One of my 2015 new years resolutions was to stop procrastinating and actually get my blog site up and running. Better late than never, and tick for me – this one is now done :) However, I sometimes find that new years resolutions tend to focus on a single narrow particular outcome. One of the lessons I have learned is that more often than not, the value is in the journey itself, where hidden gems (not Ruby) and underlying principles are there to be mined and extracted if you look carefully – often yielding more fruit than the single end outcome itself.

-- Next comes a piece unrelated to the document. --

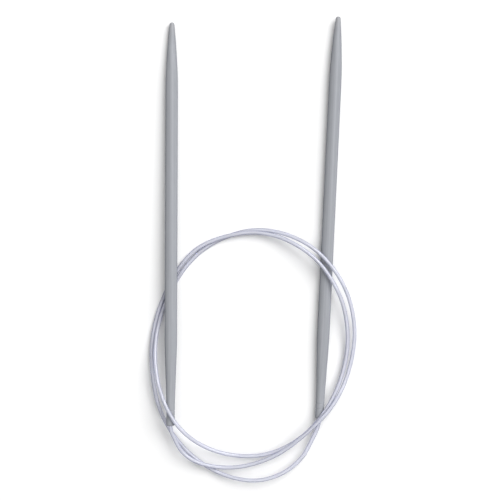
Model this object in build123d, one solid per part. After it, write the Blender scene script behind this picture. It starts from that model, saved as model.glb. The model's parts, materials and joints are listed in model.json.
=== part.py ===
from build123d import *
import math
import os

# Circular knitting needle: two pointed aluminium needles joined end to end by one nylon cord,
# which lies in two loose turns on a table. Millimetres, +Z up, the points towards +Y.
# The origin is on the table, below the middle of the two needles' box.

# The needle, a round bar that is pointed in front and tapers to a neck where the cord goes in.
NEEDLE_D = 4.0
NEEDLE_LENGTH = 130.0
POINT_LENGTH = 22.5
POINT_MIDDLE_D = 3.1
POINT_END_D = 1.6
POINT_CAP = 0.7
NECK_D = 2.7
NECK_LENGTH = 6.8
REAR_TAPER_END = 26.0
NECK_ROUNDING = 1.1
CRIMP_RINGS = (3.2, 4.8)
CRIMP_WIDTH = 0.6
CRIMP_DEPTH = 0.08

# The cord, its ends and the sleeve that is crimped on each end and glued into the neck's bore.
CORD_D = 1.2
SLEEVE_D = 1.9
SLEEVE_LENGTH = 7.0
SLEEVE_DEPTH = 1.0
BORE_DEPTH = 9.0
DRILL_POINT = 0.55
HELD_FROM = 0.15
HELD_TO = 8.6

# Where each needle's rear end lies, how far it leans to +X and how far its point drops, in degrees.
# The right needle lies flat. The left one lies with its rear part on the cord.
LEFT_EXIT = Vector(-26.6, -65.9, 5.35)
LEFT_LEAN = 0.1
LEFT_DROP = 1.75
RIGHT_EXIT = Vector(21.3, -64.0, NEEDLE_D / 2)
RIGHT_LEAN = 2.7
RIGHT_DROP = 0.0

# The cord's heights. Each hump clears what it passes over by at least 3 mm.
TABLE = CORD_D / 2
OVER_CORD = 3.0
OVER_NEEDLE = 7.6
OVER_LEFT_NECK = 10.0
OVER_RIGHT_NECK = 7.0
OVER_BOTH = 8.8

# The cord's route between the needles: angle round the loops' middle, counted from +X and on
# through both turns, distance from that middle, and height.
LOOP_MIDDLE = Vector(0.1, -43.7, 0)
EXIT_RUN = 3.2
TURNS = [
    # the first half turn, from the left needle over the cord's other end, and over the right neck
    (231, 38.6, 4.9),
    (238.5, 38.7, 3.8),
    (247.5, 38.6, OVER_CORD),
    (262, 36.6, 2.4),
    (281, 33.5, 3.4),
    (302, 31.4, OVER_BOTH),
    (328, 30.6, OVER_BOTH),
    # up the right side, over the right needle
    (352, 31.6, 2.0),
    (376, 34.5, 1.6),
    (400, 38.2, OVER_NEEDLE),
    (424, 41.3, OVER_NEEDLE),
    # round the top, under the left needle and over its neck
    (448, 41.9, 1.6),
    (470, 39.3, TABLE),
    (488, 36.7, TABLE),
    (512, 33.5, TABLE),
    (536, 32.2, 2.2),
    (561, 32.5, OVER_LEFT_NECK),
    (585, 33.8, OVER_LEFT_NECK),
    (609, 33.8, 2.6),
    # along the bottom, over the right neck and up inside the first turn
    (636, 32.9, 1.2),
    (662, 31.5, OVER_RIGHT_NECK),
    (688, 29.6, OVER_RIGHT_NECK),
    (712, 29.8, 1.4),
    (734, 31.7, 1.2),
    (756.5, 35.1, OVER_NEEDLE),
    (780.5, 38.8, OVER_NEEDLE),
    # over the first turn at the top, then outside it and under the left needle
    (806, 41.1, OVER_CORD),
    (832, 40.3, OVER_CORD),
    (848, 38.2, TABLE),
    (869, 35.0, TABLE),
    (890, 33.6, TABLE),
    (911, 33.6, TABLE),
    (932, 35.6, TABLE),
    (953, 37.8, TABLE),
    # round the bottom and back to the right needle
    (972, 40.0, TABLE),
    (989, 40.8, TABLE),
    (1002.5, 39.5, TABLE),
    (1014.5, 36.9, 0.9),
    (1024.5, 33.9, 1.5),
]
ARC_SHARE = 0.45


def heading(lean, drop):
    """The direction from a needle's rear end to its point."""
    level = math.cos(math.radians(drop))
    return Vector(
        level * math.sin(math.radians(lean)),
        level * math.cos(math.radians(lean)),
        -math.sin(math.radians(drop)),
    )


def laid(shape, exit_point, direction):
    """A shape made along +Z from the needle's rear end, put where the needle lies."""
    return Plane(origin=exit_point, z_dir=direction).location * shape


def crimp_ring(middle):
    """One shallow ring pressed into the neck."""
    radius = NECK_D / 2
    return ThreePointArc(
        (radius, middle - CRIMP_WIDTH / 2),
        (radius - CRIMP_DEPTH, middle),
        (radius, middle + CRIMP_WIDTH / 2),
    )


def needle_outline():
    """Half of the needle's lengthwise section, with the axis along Y and the rear end at 0."""
    neck = NECK_D / 2
    body = NEEDLE_D / 2
    mouth = SLEEVE_D / 2
    cap = (POINT_END_D / 2, NEEDLE_LENGTH - POINT_CAP)
    cap_slope = (-0.1, 1)
    edges = [
        Line((0, 0), (mouth, 0)),
        Spline((mouth, 0), (neck, NECK_ROUNDING), tangents=[(1, 0), (0, 1)]),
    ]
    reached = NECK_ROUNDING
    for middle in CRIMP_RINGS:
        edges.append(Line((neck, reached), (neck, middle - CRIMP_WIDTH / 2)))
        edges.append(crimp_ring(middle))
        reached = middle + CRIMP_WIDTH / 2
    edges += [
        Line((neck, reached), (neck, NECK_LENGTH)),
        Line((neck, NECK_LENGTH), (body, REAR_TAPER_END)),
        Line((body, REAR_TAPER_END), (body, NEEDLE_LENGTH - POINT_LENGTH)),
        Spline(
            (body, NEEDLE_LENGTH - POINT_LENGTH),
            (POINT_MIDDLE_D / 2, NEEDLE_LENGTH - 0.45 * POINT_LENGTH),
            cap,
            tangents=[(0, 1), cap_slope],
        ),
        Spline(cap, (0, NEEDLE_LENGTH), tangents=[cap_slope, (-1, 0)]),
        Line((0, NEEDLE_LENGTH), (0, 0)),
    ]
    return make_face(edges)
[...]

So, below is a short and sweet, A-Z listing of some of my value resolution statements laid out in a manner not dissimilar to that of the original agile manifesto. As per the spirit (but not necessarily the implementations) of the agile manifesto, it is not to say that things on the right are not important, but rather, through time and experience, I see evidence of those on the left bearing better fruit and value in the long run. And of course in the spirit of agile, I reserve the right to change my mind as I learn and discover more! So without further ado:
Life’s a journey, and thus far on my ride, I have come to value:
- Automated Testing over Ad-hoc testing
- Building Bridges over Building empires
- Challenging over Conforming
- There is a reason why square pegs do not fit in round holes
- Data Consistency (eventually) over Data Cleansing
- Think before you drink your data, as it may have bad consequences for you later down the line otherwise
- Engaging over Emailing
- Face-to-face friends over Facebook friends
- Guiding over Guarding
- Being taught how to navigate a situation is immensly more beneficial than being prevented from ever making a mistake and not being able to learn from it
- Holistic teams over Hand-offs
- Integrity over Intellect
- Jumping in over Jumping out
- When the going gets tough, the tough will jump in, rather than out, to help
- Knowing how something works under the covers over Knowing how to merely operate it
- Load Balancing over Load shedding
- Inspired by a recent trip to South Africa, but the general principle remains – do something before its too late and drastic action needs to be taken!
- Mentoring over Managing
- Nurture over Nature
- Relying on raw talent alone will only take you so far, but hard graft and access to a good mentor can often take you further
- Offer over Obligation
- Offer yourself or your services before it is asked or demanded of you
- Proposed ideas over (waiting for) Perfectly thought out ones
- Ideas are seldom right when you first start out, but its generally only by sharing and bouncing them off others that they become well formed
- Questioning over Quietly trying to work out what’s going on by yourself for hours
- Re-use over Re-invent
- Simplicity over Smart and super cool, but complex
- My own personal motto is “Strive for simple when you can, be pragmatic when you can’t”
- Teaching over Telling
- Uniqueness over Uniformity (when innovating) BUT
Uniformity over Uniqueness (when maintaining)
- Viral over Virus
- Make an impact, but just ensure it’s a positive one!
- Wisdom over Wealth
- X-Factor over X
- Because sometimes it takes something uniquely different, or someone with that unique perspective, to be able to shift you from your default position
- You as-you-are over Yet-another-clone
- ZX Spectrum over all other 1980’s personal home computers
- Z is not an easy letter to find comparisons for, and well, as the ZX Spectrum was my first computer which helped usher in my tech beginnings, and, valuing challenging over conforming to the status quo, I break from my own self imposed format and give it a special mention!